Si l’on veut des mesures plus proches, il faut changer d’appareil de mesure, pour un modèle dont la justesse soit plus importante, c’est-à-dire que l’erreur aléatoire soit plus faible :
n° | mesure (V) |
---|---|
1 | 1,51 |
2 | 1,50 |
3 | 1,50 |
4 | 1,49 |
5 | 1,50 |
Moyenne (V) : | 1,50 |
Ici, l’erreur aléatoire est très resserrée (±0,01 V) autour de la valeur réelle. La moyenne des mesures est également située sur la valeur de l’étalon.
Cet appareil est donc à la fois juste (faible incertitude) et fidèle (faible erreur systématique) : on parle d’exactitude :

Conclusion
Quand on fait une mesure, il y a plusieurs raisons qui font le résultat de la mesure ne correspond pas exactement avec la valeur vraie (celle que l’on cherche) et qu’il y a une différence entre les deux : il s’agit de « l’erreur de mesure ». Cette erreur peut venir de plusieurs sources, notamment :
- l’impossibilité de faire des mesures exactement identiques plusieurs fois de suite.
- un déréglage de l’appareil qui produit systématiquement un écart.
Ces deux sources d’erreur de mesures sont à distinguer, et c’est exactement la distinction que l’on fait entre l’erreur et l’incertitude.

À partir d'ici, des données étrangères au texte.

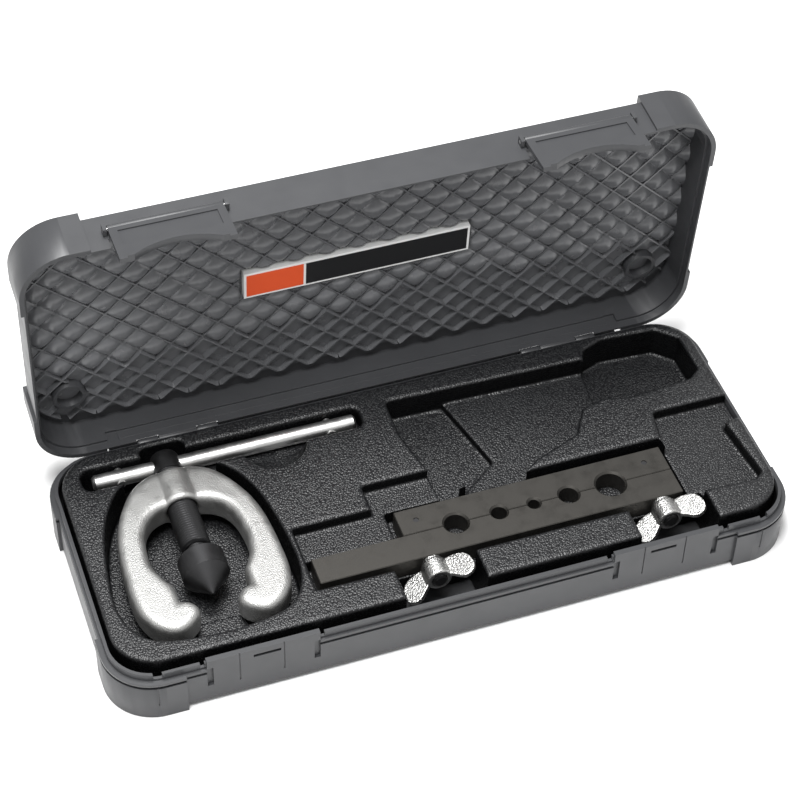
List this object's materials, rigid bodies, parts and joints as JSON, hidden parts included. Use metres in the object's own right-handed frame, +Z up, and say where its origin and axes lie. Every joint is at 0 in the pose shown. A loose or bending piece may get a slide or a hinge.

L’impossibilité d’obtenir plusieurs fois des résultats identiques est une incertitude. C’est comme si l’on essayait de couper 15 parts de gâteau identiques : on a beau faire de son mieux, il y aura toujours une différence entre chaque part. C’est inévitable.

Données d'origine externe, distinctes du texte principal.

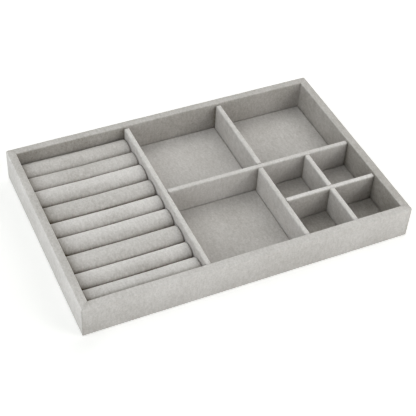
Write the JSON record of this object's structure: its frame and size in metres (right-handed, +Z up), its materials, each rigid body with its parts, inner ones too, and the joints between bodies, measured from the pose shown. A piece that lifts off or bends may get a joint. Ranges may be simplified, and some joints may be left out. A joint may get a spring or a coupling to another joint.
{
  "type": "jewelry tray",
  "caption": "Shallow velvet-lined tray with a ring section of soft rolls, square compartments and a small grid, divided by thin upright strips.",
  "frame": {"origin": "centre of the underside, on the face that the tray rests on", "axes": "+X along the long side, with the ring section at -X; +Y from the front to the back; +Z up"},
  "size_m": [0.35, 0.231, 0.0365],
  "materials": {
    "board": "matte",
    "card": "matte",
    "velvet": "matte",
    "foam": "matte",
    "underside": "matte"
  },
  "bodies": {
    "root": {"front_wall_board": "board", "front_wall_velvet": "velvet", "back_wall_board": "board", "back_wall_velvet": "velvet", "left_wall_board": "board", "left_wall_velvet": "velvet", "right_wall_board": "board", "right_wall_velvet": "velvet", "base_board": "board", "underside_sheet": "underside", "long_divider_board": "board", "long_divider_velvet": "velvet", "cross_divider_board": "board", "cross_divider_velvet": "velvet", "back_divider_board": "board", "back_divider_velvet": "velvet", "front_divider_board": "board", "front_divider_velvet": "velvet", "grid_row_divider_board": "board", "grid_row_divider_velvet": "velvet", "grid_column_divider_board": "board", "grid_column_divider_velvet": "velvet", "back_middle_floor_card": "card", "back_middle_floor_velvet": "velvet", "back_right_floor_card": "card", "back_right_floor_velvet": "velvet", "front_middle_floor_card": "card", "front_middle_floor_velvet": "velvet", "grid_back_left_floor_card": "card", "grid_back_left_floor_velvet": "velvet", "grid_back_right_floor_card": "card", "grid_back_right_floor_velvet": "velvet", "grid_front_left_floor_card": "card", "grid_front_left_floor_velvet": "velvet", "grid_front_right_floor_card": "card", "grid_front_right_floor_velvet": "velvet", "roll_card": "card", "ring_roll_1_foam": "foam", "ring_roll_1_velvet": "velvet", "ring_roll_2_foam": "foam", "ring_roll_2_velvet": "velvet", "ring_roll_3_foam": "foam", "ring_roll_3_velvet": "velvet", "ring_roll_4_foam": "foam", "ring_roll_4_velvet": "velvet", "ring_roll_5_foam": "foam", "ring_roll_5_velvet": "velvet", "ring_roll_6_foam": "foam", "ring_roll_6_velvet": "velvet", "ring_roll_7_foam": "foam", "ring_roll_7_velvet": "velvet", "ring_roll_8_foam": "foam", "ring_roll_8_velvet": "velvet", "ring_roll_9_foam": "foam", "ring_roll_9_velvet": "velvet"}
  },
  "joints": []
}
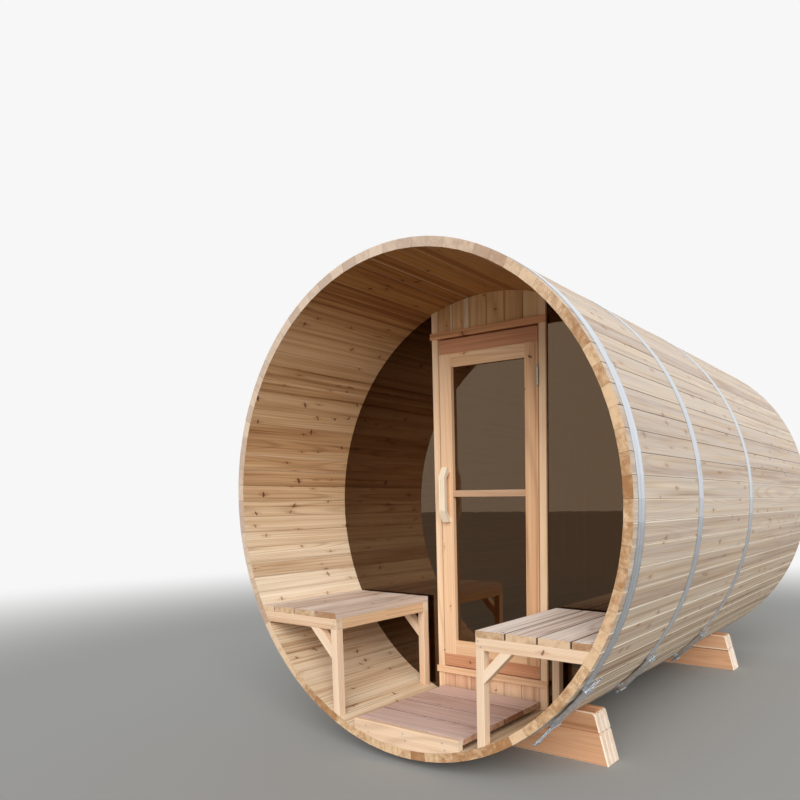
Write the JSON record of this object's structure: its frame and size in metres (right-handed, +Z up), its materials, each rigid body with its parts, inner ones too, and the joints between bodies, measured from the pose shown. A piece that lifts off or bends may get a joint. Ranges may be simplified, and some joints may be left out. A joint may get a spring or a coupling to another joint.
{
  "type": "barrel sauna",
  "caption": "Round timber sauna built of staves, with an open porch, two benches, a glazed door between tinted side panes, steel hoops and cradles.",
  "frame": {"origin": "on the ground under the middle of the barrel", "axes": "+X to the right seen from the porch, +Y from the open porch to the back wall, +Z up"},
  "size_m": [2.1376, 2.98, 2.1738],
  "materials": {
    "stave_timber": "planed, bare",
    "frame_timber": "planed, bare",
    "red_timber": "planed, bare",
    "bench_timber": "planed, bare",
    "floor_timber": "planed, bare",
    "cradle_timber": "planed, bare",
    "galvanised_steel": "galvanised",
    "hinge_steel": "brushed",
    "tinted_glass": "clear bronze tint"
  },
  "bodies": {
    "root": {"back_cradle": "cradle_timber", "back_wall": "frame_timber", "cabin_floor_bearers": "floor_timber", "cabin_floor_boards": "floor_timber", "front_cradle": "cradle_timber", "front_wall_header": "frame_timber", "front_wall_left_post": "frame_timber", "front_wall_lower_boards": "frame_timber", "front_wall_right_post": "frame_timber", "front_wall_sill": "frame_timber", "front_wall_upper_boards": "frame_timber", "hoop_1": "galvanised_steel", "hoop_2": "galvanised_steel", "hoop_3": "galvanised_steel", "left_bench_frame": "bench_timber", "left_bench_slats": "bench_timber", "left_side_glass": "tinted_glass", "porch_floor_boards": "floor_timber", "porch_floor_fascia": "floor_timber", "porch_floor_joists": "floor_timber", "post_hinge_leaves": "hinge_steel", "right_bench_frame": "bench_timber", "right_bench_slats": "bench_timber", "right_side_glass": "tinted_glass", "stave_group_01": "stave_timber", "stave_group_02": "stave_timber", "stave_group_03": "stave_timber", "stave_group_04": "stave_timber", "stave_group_05": "stave_timber", "stave_group_06": "stave_timber", "stave_group_07": "stave_timber", "stave_group_08": "stave_timber", "stave_group_09": "stave_timber", "stave_group_10": "stave_timber", "stave_group_11": "stave_timber", "stave_group_12": "stave_timber", "tensioner_1": "galvanised_steel", "tensioner_2": "galvanised_steel", "tensioner_3": "galvanised_steel"},
    "door": {"door_end_boards": "red_timber", "door_glass": "tinted_glass", "door_handle": "frame_timber", "door_hinge_leaves": "hinge_steel", "door_rails": "frame_timber", "door_stiles": "frame_timber"}
  },
  "joints": [
    {"name": "door_hinge", "type": "hinge", "parent": "root", "child": "door", "pos_m": [0.2985, -0.863, 1.1], "axis": [0, 0, 1], "range_deg": [0, 95]}
  ]
}
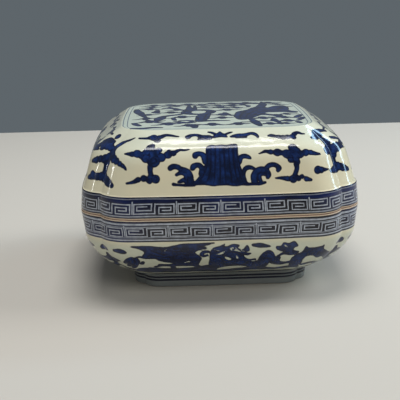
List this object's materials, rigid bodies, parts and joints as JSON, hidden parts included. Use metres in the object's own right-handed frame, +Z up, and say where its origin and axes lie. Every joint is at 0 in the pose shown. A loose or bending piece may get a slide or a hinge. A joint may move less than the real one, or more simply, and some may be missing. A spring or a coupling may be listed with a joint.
{
  "type": "seal paste box",
  "caption": "Square lobed porcelain box for seal paste, with a lift-off domed lid, a footed base with an inner lip, and a cake of red paste.",
  "frame": {"origin": "centre of the foot ring's standing edge, on the surface that the box stands on", "axes": "+Z up, the way the lid lifts; the four sides face along +X, -X, +Y and -Y"},
  "size_m": [0.1426, 0.1426, 0.0834],
  "materials": {
    "lid_porcelain": "glossy clear glaze over cobalt blue painting, bare orange-tan rim",
    "base_porcelain": "glossy clear glaze over cobalt blue painting, bare rim, lip edge and foot edge",
    "seal_paste": "oily vermilion paste, pressed smooth"
  },
  "bodies": {
    "base": {"base": "base_porcelain", "seal_paste": "seal_paste"},
    "lid": {"lid": "lid_porcelain"}
  },
  "joints": [
    {"name": "lid_lift", "type": "slide", "parent": "base", "child": "lid", "axis": [0, 0, 1], "range_m": [0, 0.1]}
  ]
}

Un déréglage de l’appareil est une erreur systématique. Elle peut subvenir simplement avec le temps et l’usure. C’est pour ça que les certificats d’étalonnage des appareils ne sont valides qu’un certain temps (un an par exemple). Si un appareil présente un déréglage, ce dernier peut être estimé en vue d’une correction.
L’erreur systématique peut en effet être corrigée. L’incertitude, elle est une erreur aléatoire qui n’est pas corrigible.